Stored data:
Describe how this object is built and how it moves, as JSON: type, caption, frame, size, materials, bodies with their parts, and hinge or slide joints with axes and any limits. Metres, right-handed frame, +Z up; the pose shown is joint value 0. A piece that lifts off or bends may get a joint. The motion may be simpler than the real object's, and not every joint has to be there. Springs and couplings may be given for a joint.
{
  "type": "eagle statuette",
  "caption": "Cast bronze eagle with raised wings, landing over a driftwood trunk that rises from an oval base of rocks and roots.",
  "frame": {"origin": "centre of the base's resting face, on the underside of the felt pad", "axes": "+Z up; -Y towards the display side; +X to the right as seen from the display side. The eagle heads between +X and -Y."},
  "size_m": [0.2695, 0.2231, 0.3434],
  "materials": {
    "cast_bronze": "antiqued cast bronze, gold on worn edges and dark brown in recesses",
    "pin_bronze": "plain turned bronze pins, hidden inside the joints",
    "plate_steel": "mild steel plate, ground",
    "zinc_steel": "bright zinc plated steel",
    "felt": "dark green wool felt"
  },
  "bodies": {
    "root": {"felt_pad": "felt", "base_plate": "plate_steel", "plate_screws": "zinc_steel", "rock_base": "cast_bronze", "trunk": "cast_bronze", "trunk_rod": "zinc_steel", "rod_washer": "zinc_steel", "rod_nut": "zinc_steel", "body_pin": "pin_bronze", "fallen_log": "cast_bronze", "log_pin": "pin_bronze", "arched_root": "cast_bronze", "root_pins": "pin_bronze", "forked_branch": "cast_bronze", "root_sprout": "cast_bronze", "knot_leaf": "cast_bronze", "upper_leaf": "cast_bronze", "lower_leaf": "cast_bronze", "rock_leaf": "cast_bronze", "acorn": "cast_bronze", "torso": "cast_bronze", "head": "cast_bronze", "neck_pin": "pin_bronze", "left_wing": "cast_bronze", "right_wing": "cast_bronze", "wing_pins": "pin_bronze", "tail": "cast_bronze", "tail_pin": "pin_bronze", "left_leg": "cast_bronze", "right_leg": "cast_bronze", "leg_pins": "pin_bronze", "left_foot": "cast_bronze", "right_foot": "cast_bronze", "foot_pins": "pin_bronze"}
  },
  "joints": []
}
==
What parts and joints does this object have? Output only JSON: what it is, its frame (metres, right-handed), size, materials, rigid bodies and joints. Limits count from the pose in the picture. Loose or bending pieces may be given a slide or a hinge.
* * *
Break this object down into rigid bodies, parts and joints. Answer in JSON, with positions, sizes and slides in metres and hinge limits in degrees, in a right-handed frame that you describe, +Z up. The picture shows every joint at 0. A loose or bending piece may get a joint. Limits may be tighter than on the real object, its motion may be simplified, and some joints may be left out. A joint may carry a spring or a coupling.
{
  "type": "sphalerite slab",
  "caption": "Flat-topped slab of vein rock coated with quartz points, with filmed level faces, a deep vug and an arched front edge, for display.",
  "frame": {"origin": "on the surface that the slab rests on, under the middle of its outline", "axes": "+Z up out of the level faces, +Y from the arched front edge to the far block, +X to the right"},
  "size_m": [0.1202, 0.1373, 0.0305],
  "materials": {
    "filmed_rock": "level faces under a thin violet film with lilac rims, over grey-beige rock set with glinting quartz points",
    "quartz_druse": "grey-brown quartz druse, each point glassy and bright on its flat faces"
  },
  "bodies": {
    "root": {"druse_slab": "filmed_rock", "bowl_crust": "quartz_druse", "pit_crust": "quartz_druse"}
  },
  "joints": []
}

To do: Look through the listing above. Pick out each line with "materials" and copy it.

Answer to the task:
Describe how this object is built and how it moves, as JSON: type, caption, frame, size, materials, bodies with their parts, and hinge or slide joints with axes and any limits. Metres, right-handed frame, +Z up; the pose shown is joint value 0. A piece that lifts off or bends may get a joint. The motion may be simpler than the real object's, and not every joint has to be there. Springs and couplings may be given for a joint.
  "materials": {
What parts and joints does this object have? Output only JSON: what it is, its frame (metres, right-handed), size, materials, rigid bodies and joints. Limits count from the pose in the picture. Loose or bending pieces may be given a slide or a hinge.
  "materials": {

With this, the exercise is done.